The Global Blockchain Business Council (GBBC) has called for industries and agencies to join forces in order to create a global regulatory approach to the nascent decentralised finance (DeFi) industry. 

In its latest Digital Finance Report, the GBBC said on Tuesday that DeFi has outlined a "clear need" for policy-makers and regulators to "harmonize" approaches on a global scale.

"There is a growing consensus that in the short to medium-term, DeFi itself will not be regulated per se", the report claims. 

Since the start of the year, jurisdictions across the globe have unveiled or added to their existing regulatory frameworks for crypto-assets. 

However, regulation has mostly pertained to the crypto industry as a whole which may well impact the DeFi market, rather than the DeFi industry itself. 

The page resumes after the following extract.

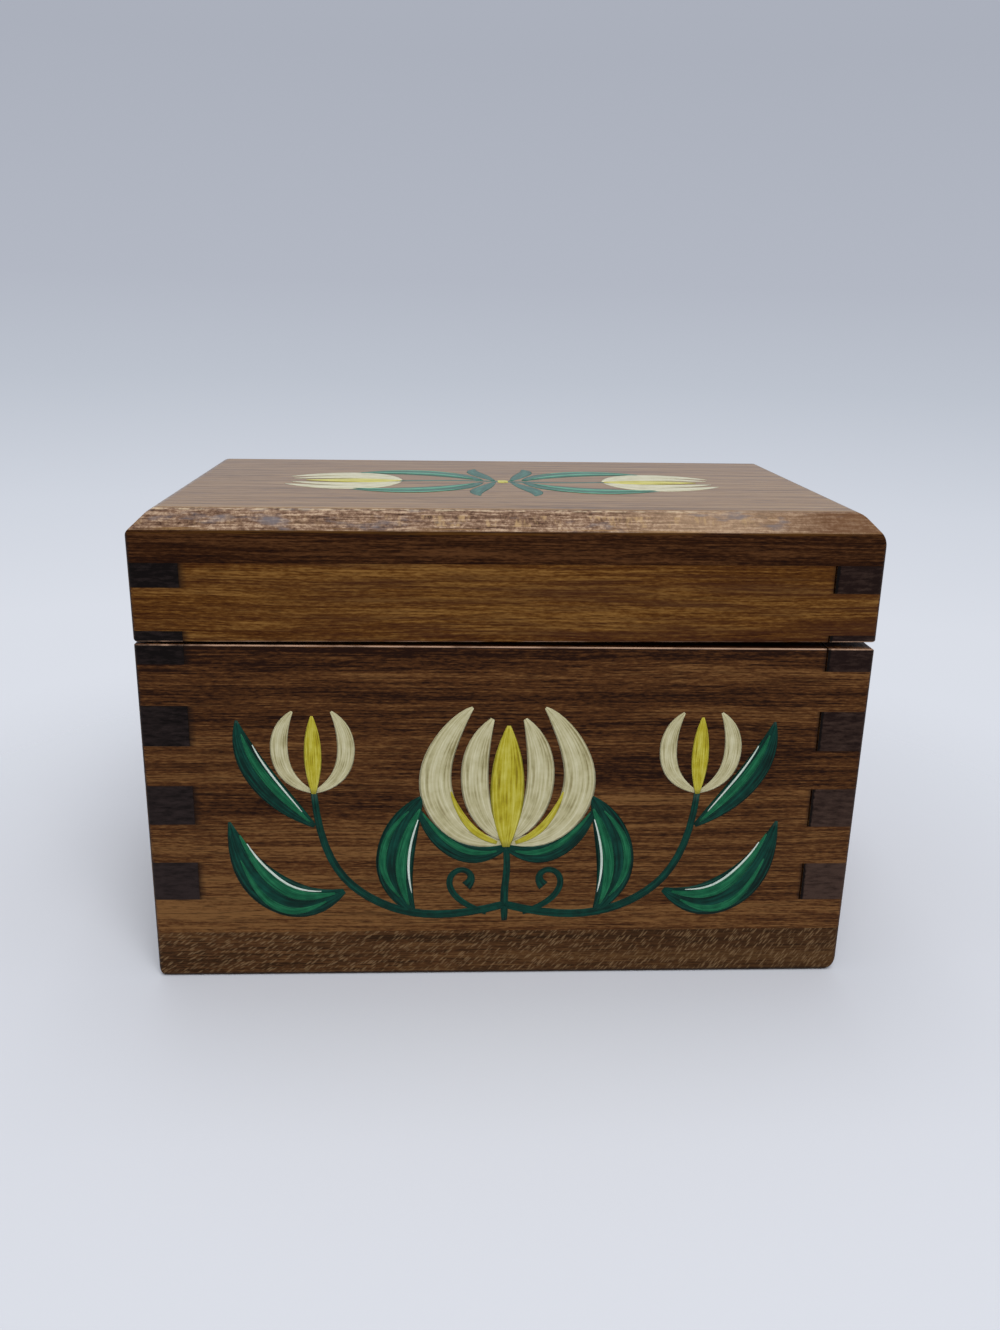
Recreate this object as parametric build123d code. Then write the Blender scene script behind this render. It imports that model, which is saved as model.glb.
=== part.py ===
"""Wooden card box with finger-jointed corners and a hinged lid.

The box is glued up closed, from four walls, a bottom board and a top board. Its lid is then sawn off
through the walls and hung again on two small brass butt hinges at the back.

Millimetres. X runs along the front, Y from the front to the back and Z up. The origin is the middle of
the underside, without the hinges, and the lid is shut.
"""

from build123d import *
import math
import os

# Box
outer_width = 152.4
outer_depth = 89.0
wall = 10.0
bottom_thickness = 11.0
top_thickness = 10.3
base_wall_height = 65.75
lid_wall_height = 16.2
saw_kerf = 2.35
rim_gap = 0.9

# The lid hangs a little crooked, higher at the right, so the gap opens from the left to the right. Degrees.
lid_tilt = 0.36

# Finger joints, measured up from the foot of the walls, before the lid is sawn off
first_finger_left = 8.1
first_finger_right = 7.3
finger_height = 8.9
shoulder_gap_left = 0.05
shoulder_gap_right = 0.35

# Sanded and shaped edges
upright_radius = 1.2
foot_radius = 1.1
rim_radius = 0.4
inner_rim_radius = 0.3
bevel_run = 4.6
bevel_rise = 3.7
bevel_foot_radius = 0.8
bevel_top_radius = 3.5
sanding_margin = 0.02

# The two ends are sanded more than the front and back, and not alike
end_foot_radius_left = 2.8
end_foot_radius_right = 4.3
base_rim_radius_left = 0.7
base_rim_radius_right = 1.1
lid_rim_radius_left = 1.1
end_bevel_rise_left = 4.6
end_bevel_rise_right = 5.3
end_bevel_radius_left = 2.4
end_bevel_radius_right = 6.5

# Hinges
hinge_spacing = 92.0
hinge_length = 25.0
knuckle_count = 5
leaf_thickness = 0.8
leaf_width = 9.4
leaf_corner_radius = 0.6
pin_diameter = 1.8
pin_end_rounding = 0.3
pin_clearance = 0.05
knuckle_clearance = 0.15
leaf_parting = 0.2
barrel_standoff = 0.15
recess_clearance = 0.1

# Hinge screws
screw_spacing = 14.0
screw_setback = 4.2
screw_shank_diameter = 1.6
screw_head_diameter = 3.2
screw_length = 9.5
screw_point_length = 2.0
screw_tip_diameter = 0.3
screw_slot_width = 0.5
screw_slot_depth = 0.4
screw_hole_clearance = 0.05
screw_slot_turns = (25.0, 110.0)

# Heights and places that follow. Those of the lid are as it is before it is tilted.
foot_level = bottom_thickness
base_rim = foot_level + base_wall_height
lid_rim = base_rim + rim_gap
lid_wall_top = lid_rim + lid_wall_height
lid_top = lid_wall_top + top_thickness
bevel_foot = lid_top - bevel_rise
sawn_blank = base_wall_height + saw_kerf
front_face = -outer_depth / 2
back_face = outer_depth / 2
left_face = -outer_width / 2
right_face = outer_width / 2
bore_radius = pin_diameter / 2 + pin_clearance
barrel_radius = bore_radius + leaf_thickness
pin_y = back_face + barrel_standoff + barrel_radius
pin_z = base_rim + rim_gap / 2
leaf_inner = leaf_parting / 2
leaf_outer = leaf_inner + leaf_thickness
screw_head_height = (screw_head_diameter - screw_shank_diameter) / 2
screw_line = back_face - screw_setback - pin_y
screw_offsets = (-screw_spacing / 2, screw_spacing / 2)
hinge_places = {"left": -hinge_spacing / 2, "right": hinge_spacing / 2}


def block(x_low, x_high, y_low, y_high, z_low, z_high):
    """A plain block between two corners."""
    size = (x_high - x_low, y_high - y_low, z_high - z_low)
    return Pos(x_low, y_low, z_low) * Box(*size, align=(Align.MIN, Align.MIN, Align.MIN))


# Forms of the two halves, with their sanded edges. Every board is trimmed to the form of its half.


def sanded_outline(plane, reach, corners):
    """A bar that reaches both ways from a plane. Its outline there runs through the corners, each given
    with the radius that it is sanded to. It stands a little outside the flat faces, and so cuts the edges
    alone."""
    outline = plane * Polygon(*[(across, up) for across, up, radius in corners], align=None)
    outline = offset(outline, sanding_margin, kind=Kind.INTERSECTION)
    for across, up, radius in corners:
        corner = plane.from_local_coords((across, up, 0))
        outline = fillet(outline.vertices().sort_by_distance(corner)[0], radius)
    return extrude(outline, amount=reach, both=True)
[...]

The GBBC's concerns echo the sentiment across the industry, with experts concerned about the lack of serious regulatory attention granted to DeFi. 

According to research by Elliptic, the total value locked in DeFi services has grown 1,700 per cent to £206bn over the past year. Yet, as the industry takes the world by storm, so have nefarious undertakings. In 2021, £10bn was stolen from DeFi platforms. 

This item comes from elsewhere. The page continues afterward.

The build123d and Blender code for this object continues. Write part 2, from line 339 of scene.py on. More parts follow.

Theft due to protocol failure has formed the bulk of the stolen funds, with decentralized applications on the Ethereum blockchain accounting for £7.1bn the majority of the losses. 

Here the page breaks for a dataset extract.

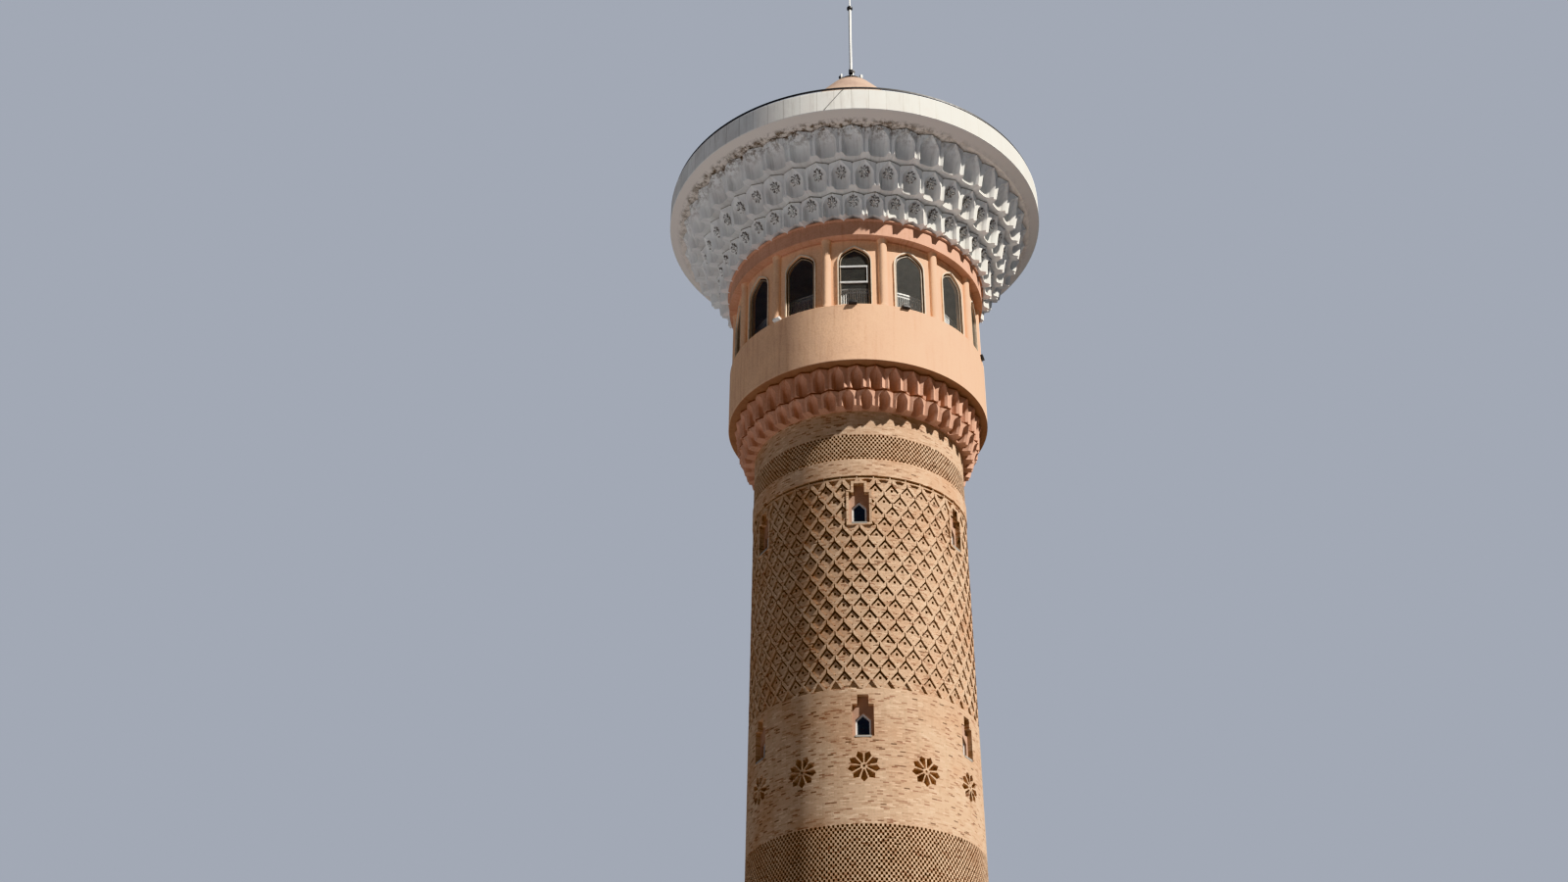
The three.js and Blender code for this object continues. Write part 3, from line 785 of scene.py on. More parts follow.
def rosette_cutters(height, depth):
    """Nine petals and a hub, all round the wall."""
    cutters = bmesh.new()
    petals = 9
    hub_sides = 8
    hub_radius = 0.06 * M
    near = shaft_radius(height) - depth
    sides = [(0.15, 0.03), (0.52, 0.15), (0.68, 0.0)]  # reach and half width, in the building's metres
    petal = sides + [(reach, -half) for reach, half in reversed(sides[:-1])]
    for i in range(petals):
        lean = TURN * i / petals - TURN / 4
        outline = [
            (M * (reach * math.cos(lean) - half * math.sin(lean)),
             height + M * (reach * math.sin(lean) + half * math.cos(lean)))
            for reach, half in petal
        ]
        prism(cutters, outline, near, CLEAR_OF_SHAFT)
    turns = [TURN * i / hub_sides for i in range(hub_sides)]
    hub = [(hub_radius * math.cos(turn), height + hub_radius * math.sin(turn)) for turn in turns]
    prism(cutters, hub, near, CLEAR_OF_SHAFT)
    return copies_round(cutters, ROSETTES_AROUND)


def plain_storey(name, bottom, top, row, work, nodes):
    """Plain brickwork with rosettes and a row of windows."""
    cutters = joined(window_cutters(row),
                     rosette_cutters(SILLS[row] - ROSETTE_DROP, work.sizes.petal_depth))
    add_wall(name, shaft_sheet(FINE, 6, bottom, top), work, nodes, [cutters])


def sink(wall, faces, depth, painted_shade, share=1.0, slant=0.002 * M):
    """Sets faces back behind steep sides, and marks them for painted shade."""
    bmesh.ops.inset_individual(wall, faces=faces, thickness=slant, depth=-depth, use_even_offset=True)
    for face in faces:
        for vert in face.verts:
            vert[painted_shade] = share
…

In essence, it is DeFi's fundamental proposition that has given traditional financial institutions and regulators a headache – almost complete anonymity for entities and individuals, and a lack of reporting transparency across platforms. 

"The difficulty of regulating DeFi is that our existing financial services legislation is built around having an intermediary / centralised entity that we can hold accountable. In pure DeFi, this is not the case", Lavan Thasarathakumar, the director of government and regulatory affairs at the GBBC, told AltFi . 

According to Thasarathakumar, most regulatory approaches to date have focused on finding "someone to hold accountable". He suggests that regulators should instead turn to "embedded regulation and regulatory nodes". 

At present, only Abu Dhabi's Financial Services and Regulatory Authority (FSRA) have taken steps to regulate DeFi. In April, the FSRA published a discussion paper on DeFi, with intent to "foster" dialogue among industry participants and regulators alike.